Legacy migrations don’t usually fail because the cloud is a complex target. They fail because teams underestimate dependencies, data cutover, and operational readiness—then try to fix all three while production is live.
This article delves into practical strategies that reduce risk and minimize downtime during migrations.
So, what legacy app migration actually means
Legacy application migration is the process of moving an existing application (and its data, integrations, and operating model) to a modern environment such as cloud or modern x86 infrastructure, while keeping the business running.
The migration is rarely just an infrastructure move. It’s also a change in how the system is deployed, observed, secured, and supported.

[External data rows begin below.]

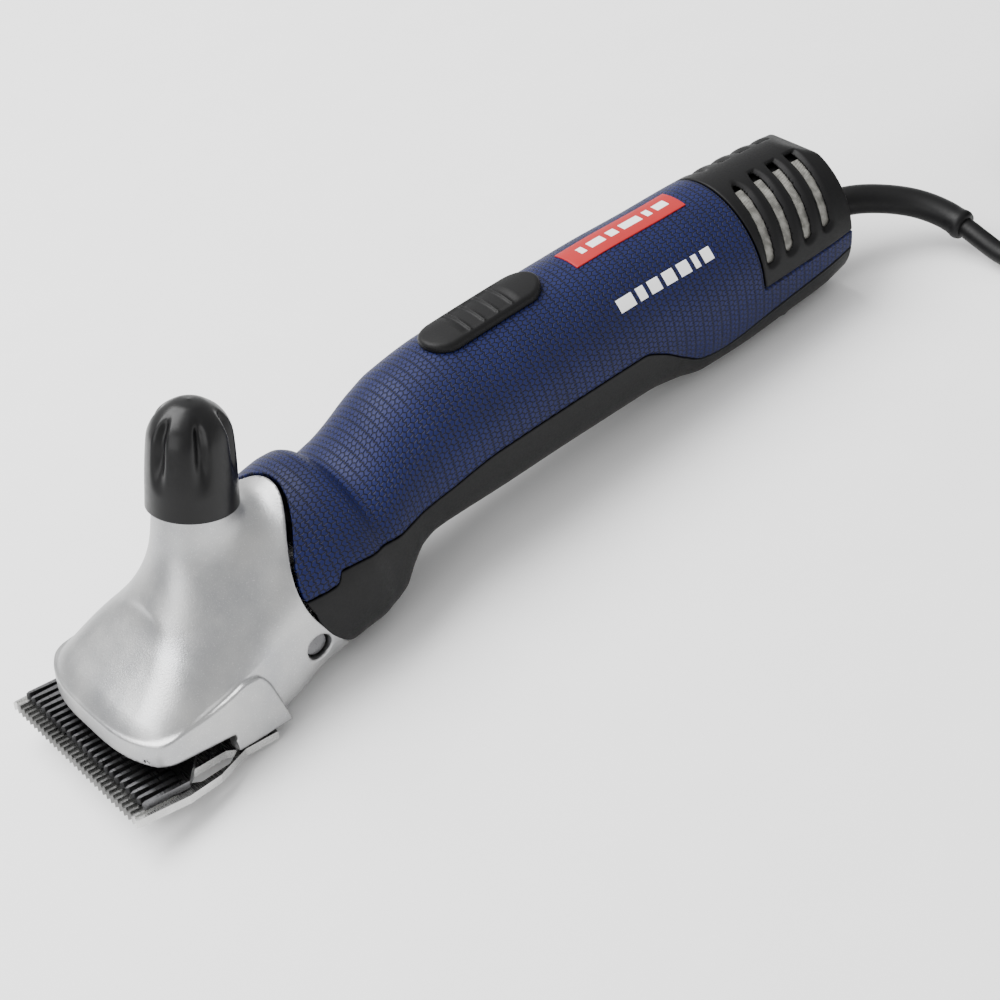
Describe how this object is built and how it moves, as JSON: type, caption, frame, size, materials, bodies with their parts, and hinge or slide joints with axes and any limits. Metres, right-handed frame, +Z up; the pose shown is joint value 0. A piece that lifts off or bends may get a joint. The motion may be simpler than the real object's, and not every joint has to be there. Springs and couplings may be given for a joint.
{
  "type": "electric sheep clipper handpiece",
  "caption": "Electric shearing handpiece: cast head with comb and reciprocating cutter, tension knob, tapered motor grip with slide switch, vented rear cap and corded plug.",
  "frame": {"origin": "centre of the handpiece's footprint on the surface it lies on, cord left out", "axes": "+X back from the comb to the tail, +Y across to the right-hand side seen from the tail's top, +Z up from the surface; the motor axis dips 3.86 degrees towards the tail"},
  "size_m": [0.4882, 0.1481, 0.1034],
  "materials": {
    "cast_aluminium": "satin as cast",
    "tool_steel": "ground steel",
    "dark_steel": "oiled dark steel",
    "blue_rubber": "textured soft grip",
    "black_plastic": "fine matt",
    "black_rubber": "smooth rubber",
    "copper": "enamelled copper",
    "brass": "bright",
    "laminated_steel": "laminated",
    "carbon": "pressed carbon",
    "filter_mesh": "woven filter mesh",
    "red_label": "printed label",
    "white_plastic": "moulded"
  },
  "bodies": {
    "housing": {"head_casting": "cast_aluminium", "side_screw_left": "dark_steel", "side_screw_right": "dark_steel", "comb": "tool_steel", "comb_screw_left": "tool_steel", "comb_screw_right": "tool_steel", "pivot_post": "tool_steel", "grip_housing": "blue_rubber", "under_cover": "black_plastic", "cover_screw_1": "dark_steel", "cover_screw_2": "dark_steel", "cover_screw_3": "dark_steel", "cover_screw_4": "dark_steel", "rear_cap": "black_plastic", "filter_left": "filter_mesh", "filter_right": "filter_mesh", "rear_bulkhead": "black_plastic", "badge_plate": "red_label", "switch_body": "black_plastic", "stator_core": "laminated_steel", "field_winding_front": "copper", "field_winding_rear": "copper", "front_bearing": "tool_steel", "rear_bearing": "tool_steel", "crank_bearing": "tool_steel", "bearing_bracket": "black_plastic", "brush_holder_left": "brass", "brush_holder_right": "brass", "carbon_brush_left": "carbon", "carbon_brush_right": "carbon", "brush_spring_left": "tool_steel", "brush_spring_right": "tool_steel", "gear_plate": "cast_aluminium", "crank_carrier": "cast_aluminium", "strain_relief": "black_rubber", "cord_tube": "black_rubber", "cord_tail": "black_rubber", "cord_coil": "black_rubber", "plug_body": "black_rubber", "plug_pin_left": "brass", "plug_pin_right": "brass"},
    "rotor": {"rotor_shaft": "tool_steel", "armature_core": "laminated_steel", "armature_winding_front": "copper", "armature_winding_rear": "copper", "commutator": "copper", "motor_pinion": "tool_steel", "cooling_fan": "white_plastic"},
    "crank": {"crank_shaft": "tool_steel", "crank_roller": "tool_steel", "crank_wheel": "brass"},
    "lever": {"swing_lever": "tool_steel", "cutter": "dark_steel", "drive_pin_left": "tool_steel", "drive_pin_right": "tool_steel"},
    "sleeve": {"pressure_sleeve": "tool_steel", "tension_spring": "tool_steel"},
    "knob": {"tension_knob": "black_plastic"},
    "switch": {"switch_slider": "black_plastic", "switch_rod": "tool_steel"}
  },
  "joints": [
    {"name": "rotor_spin", "type": "hinge", "parent": "housing", "child": "rotor", "pos_m": [0.00462, 0, 0.04089], "axis": [0.9977, 0, -0.0673], "continuous": true},
    {"name": "crank_spin", "type": "hinge", "parent": "housing", "child": "crank", "pos_m": [-0.05661, 0, 0.02467], "axis": [0.9977, 0, -0.0673], "continuous": true},
    {"name": "lever_swing", "type": "hinge", "parent": "housing", "child": "lever", "pos_m": [-0.09484, 0, 0.01078], "axis": [0.2055, 0, 0.9787], "range_deg": [-3.4, 3.4]},
    {"name": "knob_turn", "type": "hinge", "parent": "sleeve", "child": "knob", "pos_m": [-0.08951, 0, 0.07029], "axis": [0.3397, 0, 0.9405], "range_deg": [-90.1, 720.1]},
    {"name": "sleeve_travel", "type": "slide", "parent": "housing", "child": "sleeve", "axis": [0.3397, 0, 0.9405], "range_m": [-0.00038, 0.003]},
    {"name": "switch_slide", "type": "slide", "parent": "housing", "child": "switch", "axis": [-0.9977, 0, 0.0673], "range_m": [0, 0.005]}
  ],
  "couplings": [
    {"joint": "crank_spin", "follows": "rotor_spin", "ratio": -0.33333},
    {"joint": "knob_turn", "follows": "sleeve_travel", "rad_per_m": 4188.8}
  ]
}
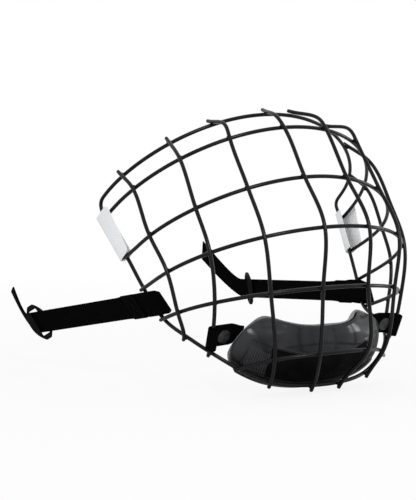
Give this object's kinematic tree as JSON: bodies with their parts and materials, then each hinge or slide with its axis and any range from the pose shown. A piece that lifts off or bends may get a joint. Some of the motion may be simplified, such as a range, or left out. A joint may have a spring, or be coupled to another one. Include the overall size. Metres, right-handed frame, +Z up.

That’s why a good migration plan starts by choosing the right strategy per application, rather than trying to force a one size fits all approach across the entire portfolio.
Common challenges of legacy app migration
Legacy systems have been the backbone of countless businesses, yet they carry inherent risks that become more visible over time.
Among the most significant issues is the technical debt that develops from decades of fixes and incremental enhancements.
Data integrity and security prove to be major concern areas since mishandling sensitive information can turn migration efforts into costly disasters.
These challenges are compounded by expectations to maintain consistent service rollout. Organizations often find themselves balancing the act of managing existing systems while reengineering new functionalities on modern platforms. They work in parallel streams (the smartest way to do it, if you ask me).
The complexity of migrating from one architecture to another sometimes leads to disruptions that affect customer experience and revenue.

Strategy 1: The importance of a phased migration approach
One of the most effective strategies to reduce migration risks is adopting a phased approach. Instead of overhauling the entire architecture in one swoop, companies can start with non-critical applications.
This strategy allows teams to test processes, validate performance, and spot potential issues before scaling to core systems.
Companies should adopt the Strangler Fig pattern, a concept popularized by industry architect Martin Fowler. This strategy involves building the new system around the edges of the old one, gradually routing traffic to the new components until the legacy system is obsolete.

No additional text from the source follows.